• _Data lines_
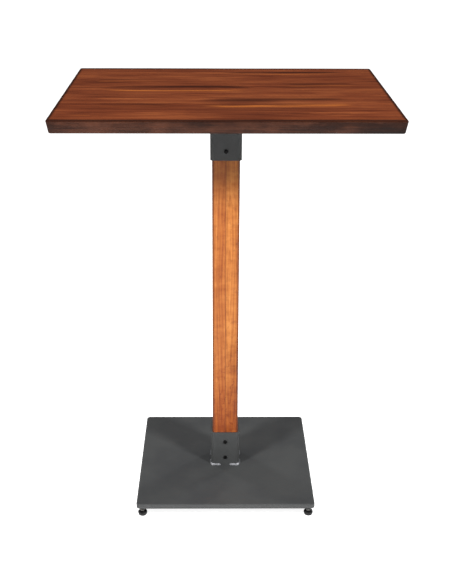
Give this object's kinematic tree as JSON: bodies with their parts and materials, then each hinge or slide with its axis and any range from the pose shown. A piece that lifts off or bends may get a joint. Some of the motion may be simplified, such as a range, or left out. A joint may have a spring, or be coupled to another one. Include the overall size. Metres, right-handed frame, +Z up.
{
  "type": "bistro table",
  "caption": "Bar-height bistro table: rectangular stained wooden top, square laminated wooden post in steel sockets, square steel base plate on screw feet.",
  "frame": {"origin": "on the floor, under the middle of the post and the centre of the base", "axes": "+Z up, +X along the long side of the top towards the right, +Y towards the rear; the front is towards -Y"},
  "size_m": [0.7612, 0.6092, 1.045],
  "materials": {
    "top_wood": "hand-scraped boards stained red-brown, satin lacquer, darkened edges",
    "post_wood": "oiled orange-brown wood, two boards glued face to face",
    "charcoal_steel": "charcoal powder coat, fine texture, semi-matt",
    "weld_metal": "bare rippled weld metal under clear coat",
    "black_screws": "black oxide",
    "plated_screws": "zinc plated",
    "foot_plastic": "black moulded nylon",
    "foot_steel": "bright zinc-plated thread and hexagon"
  },
  "bodies": {
    "table": {"top_stave_1": "top_wood", "top_stave_2": "top_wood", "top_stave_3": "top_wood", "top_stave_4": "top_wood", "top_stave_5": "top_wood", "top_stave_6": "top_wood", "top_stave_7": "top_wood", "top_mounting_plate": "charcoal_steel", "upper_socket": "charcoal_steel", "lower_socket": "charcoal_steel", "upper_socket_welds": "weld_metal", "lower_socket_welds": "weld_metal", "post_left": "post_wood", "post_right": "post_wood", "upper_socket_screws_front": "black_screws", "upper_socket_screws_rear": "black_screws", "lower_socket_screws_front": "black_screws", "lower_socket_screws_rear": "black_screws", "top_screws_corners": "plated_screws", "top_screws_sides": "plated_screws", "base_plate": "charcoal_steel"},
    "foot_pad_front_left": {"foot_pad_front_left": "foot_plastic"},
    "foot_stem_front_left": {"foot_stem_front_left": "foot_steel"},
    "foot_pad_front_right": {"foot_pad_front_right": "foot_plastic"},
    "foot_stem_front_right": {"foot_stem_front_right": "foot_steel"},
    "foot_pad_rear_left": {"foot_pad_rear_left": "foot_plastic"},
    "foot_stem_rear_left": {"foot_stem_rear_left": "foot_steel"},
    "foot_pad_rear_right": {"foot_pad_rear_right": "foot_plastic"},
    "foot_stem_rear_right": {"foot_stem_rear_right": "foot_steel"}
  },
  "joints": [
    {"name": "foot_height_front_left", "type": "slide", "parent": "table", "child": "foot_pad_front_left", "axis": [0, 0, 1], "range_m": [-0.0035, 0.003]},
    {"name": "foot_turn_front_left", "type": "hinge", "parent": "foot_pad_front_left", "child": "foot_stem_front_left", "pos_m": [-0.215, -0.215, 0.02], "axis": [0, 0, 1], "range_deg": [-1009, 865]},
    {"name": "foot_height_front_right", "type": "slide", "parent": "table", "child": "foot_pad_front_right", "axis": [0, 0, 1], "range_m": [-0.0035, 0.003]},
    {"name": "foot_turn_front_right", "type": "hinge", "parent": "foot_pad_front_right", "child": "foot_stem_front_right", "pos_m": [0.215, -0.215, 0.02], "axis": [0, 0, 1], "range_deg": [-1009, 865]},
    {"name": "foot_height_rear_left", "type": "slide", "parent": "table", "child": "foot_pad_rear_left", "axis": [0, 0, 1], "range_m": [-0.0035, 0.003]},
    {"name": "foot_turn_rear_left", "type": "hinge", "parent": "foot_pad_rear_left", "child": "foot_stem_rear_left", "pos_m": [-0.215, 0.215, 0.02], "axis": [0, 0, 1], "range_deg": [-1009, 865]},
    {"name": "foot_height_rear_right", "type": "slide", "parent": "table", "child": "foot_pad_rear_right", "axis": [0, 0, 1], "range_m": [-0.0035, 0.003]},
    {"name": "foot_turn_rear_right", "type": "hinge", "parent": "foot_pad_rear_right", "child": "foot_stem_rear_right", "pos_m": [0.215, 0.215, 0.02], "axis": [0, 0, 1], "range_deg": [-1009, 865]}
  ],
  "couplings": [
    {"joint": "foot_turn_front_left", "follows": "foot_height_front_left", "rad_per_m": 5026.5},
    {"joint": "foot_turn_front_right", "follows": "foot_height_front_right", "rad_per_m": 5026.5},
    {"joint": "foot_turn_rear_left", "follows": "foot_height_rear_left", "rad_per_m": 5026.5},
    {"joint": "foot_turn_rear_right", "follows": "foot_height_rear_right", "rad_per_m": 5026.5}
  ]
}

• _Exercise objective_
Only a number is wanted: how many lines of the material above hold "materials"?

• _Solution to this exercise_
2